Better examples of code generation using NNs (actually, log-bilinear models) or Bayesian models exist (ref, ref). In these works syntactic correctness is already guaranteed and the ML model only focuses on semantics.
The difference with Markov models is they tend to overfit at that level. At 20 characters deep, you are just copy and pasting large sections of existing code and language. Not generating entirely unseen samples. You can do a similar thing with RNNs, by training them only on one document. They will be able to reproduce that document exactly, but nothing else.
To properly compare with a markov model, you’d need to first tune it so it doesn’t overfit. That is, when it’s looking at an entirely unseen document, it’s guess of what the next character should be is most likely to be correct. The best setting for that is probably only 3-5 characters, not 20. And when you generate from that, the output will be much less legible. (And even that’s kind of cheating, since markov models can’t give any prediction for sequences it’s never seen before.)
Generating samples is just a way to see what patterns the RNN has learned. And while it’s far from perfect, it’s still pretty impressive.
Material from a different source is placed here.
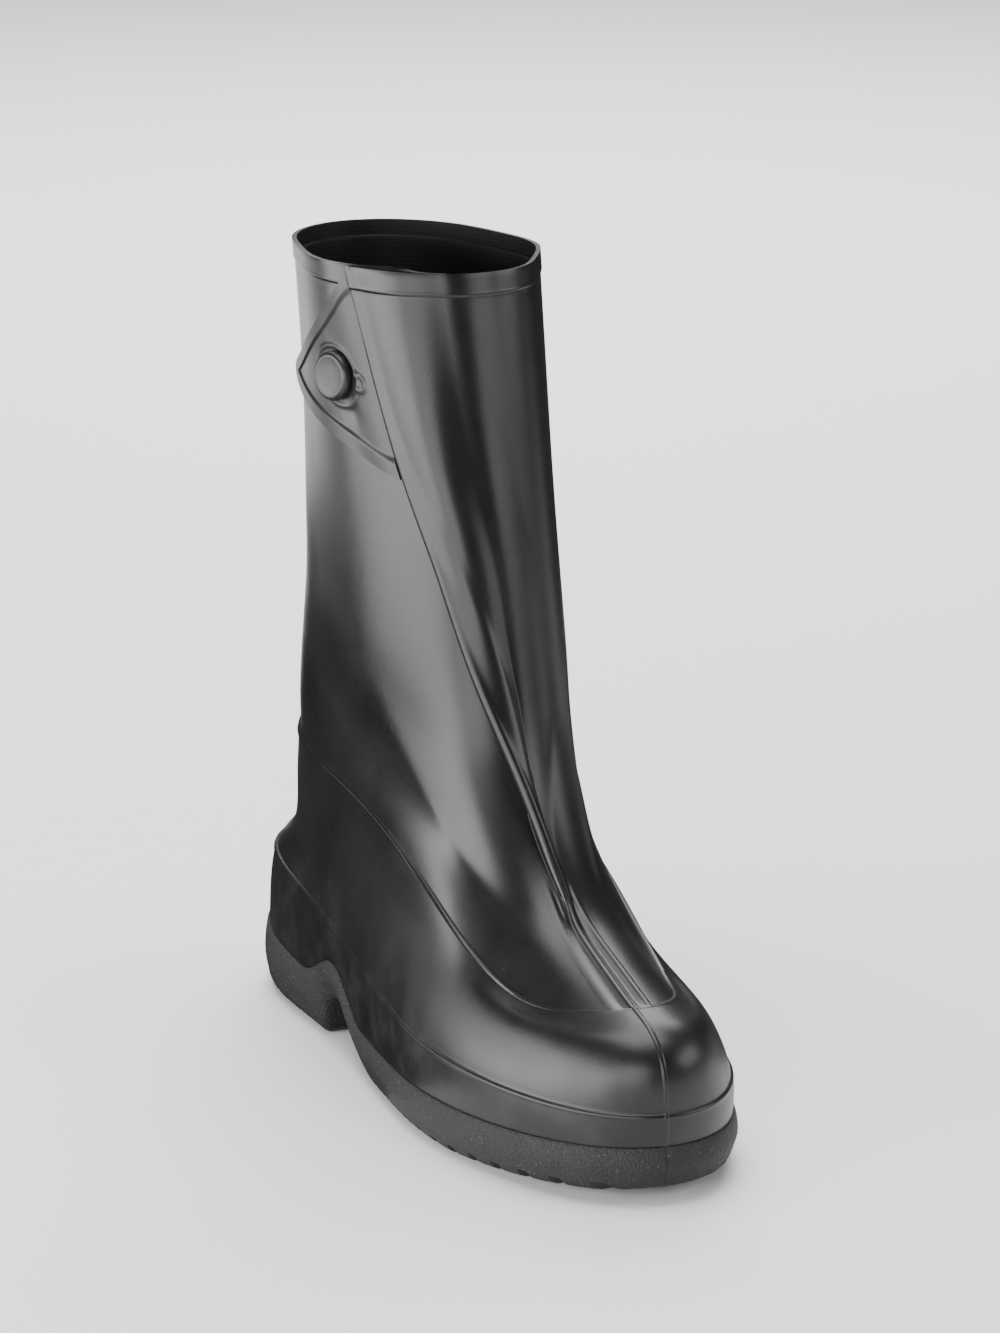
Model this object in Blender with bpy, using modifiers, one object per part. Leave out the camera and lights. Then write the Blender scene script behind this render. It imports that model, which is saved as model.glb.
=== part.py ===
"""Rubber overshoe for the right foot: a tall moulded upper with a buttoned front pleat, on a cleated outsole.

Sizes are metres and +Z is up. The toe points to -Y and the outer side of the foot is -X. The origin is on the
floor, under the middle of the shoe's box.
"""

import math

import bmesh
import bpy
import numpy as np
from mathutils import Matrix, Vector

# Driving sizes
WALL = 0.0018
FIT_GAP = 0.0003
FOXING_STEP = 0.0008
OVERLAY_STEP = 0.0008
COLLAR_BAND_STEP = 0.0005
SOLE_STEP = 0.0008

# The last, one row for each section from the sole's edge to the collar. front and back are Y, the z_ columns are
# the section's heights at its stations, and the w_ columns are its half widths there.
COLUMNS = (
    "front", "back", "z_front", "z_toe", "z_ball", "z_waist", "z_back", "w_toe", "w_ball", "w_waist", "w_heel",
)
SECTIONS = {
    "sole edge": (-0.1580, 0.1580, 0.0225, 0.0205, 0.0185, 0.0190, 0.0300, 0.0412, 0.0498, 0.0378, 0.0360),
    "foxing line": (-0.1585, 0.1555, 0.0340, 0.0345, 0.0375, 0.0480, 0.0600, 0.0408, 0.0493, 0.0385, 0.0345),
    "toe wall": (-0.1570, 0.1470, 0.0495, 0.0490, 0.0530, 0.0650, 0.0715, 0.0355, 0.0452, 0.0380, 0.0308),
    "toe crown": (-0.1485, 0.1385, 0.0595, 0.0568, 0.0665, 0.0865, 0.0970, 0.0318, 0.0395, 0.0372, 0.0334),
    "overlay line": (-0.1335, 0.1335, 0.0650, 0.0608, 0.0832, 0.1078, 0.1180, 0.0276, 0.0350, 0.0376, 0.0341),
    "vamp": (-0.1035, 0.1305, 0.0750, 0.0780, 0.1070, 0.1250, 0.1360, 0.0226, 0.0316, 0.0387, 0.0338),
    "instep": (-0.0795, 0.1275, 0.0860, 0.0930, 0.1270, 0.1430, 0.1520, 0.0220, 0.0336, 0.0398, 0.0328),
    "high instep": (-0.0595, 0.1245, 0.1040, 0.1130, 0.1430, 0.1580, 0.1670, 0.0240, 0.0370, 0.0405, 0.0316),
    "throat": (-0.0415, 0.1215, 0.1300, 0.1380, 0.1620, 0.1740, 0.1810, 0.0268, 0.0394, 0.0405, 0.0302),
    "ankle": (-0.0310, 0.1190, 0.1560, 0.1620, 0.1800, 0.1900, 0.1950, 0.0288, 0.0403, 0.0400, 0.0297),
    "shin": (-0.0215, 0.1175, 0.1950, 0.1980, 0.2080, 0.2140, 0.2170, 0.0291, 0.0406, 0.0399, 0.0296),
    "calf": (-0.0110, 0.1195, 0.2500, 0.2510, 0.2560, 0.2600, 0.2620, 0.0282, 0.0417, 0.0396, 0.0289),
    "collar": (-0.0005, 0.1245, 0.3130, 0.3132, 0.3136, 0.3140, 0.3142, 0.0272, 0.0428, 0.0402, 0.0297),
}
ROW = {name: float(number) for number, name in enumerate(SECTIONS)}
HEIGHT_STATIONS = (0.0, 0.13, 0.36, 0.64, 1.0)
WIDTH_STATIONS = (0.0, 0.13, 0.36, 0.64, 0.86, 1.0)
TOE_BLUNTNESS = 1.08
HEEL_BLUNTNESS = 1.36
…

It’s learned a lot about syntax, a lot about variable names, a lot about common programming idioms, and it’s even learned some English from just code comments.
In NLP applications where Markov language models are used, such as speech recognition and machine translation, the typical setting is 3 to 5 words. 20 characters correspond to about 4 English words, which is in this range.
Anyway, I agree that in this case the order-20 Markov model seems to overfit (Googling some lines from the snippets in the post often locates them in an original source file, which doesn’t happen as often with the RNN snippets). This may be due to the lack of regularization (“smoothing”) in the probability estimation and the relatively small size of the training corpus: 474 MB versus the >10 GB corpora which are typically used in NLP applications. Neural networks need lots of data, but still less than plain look-up tables.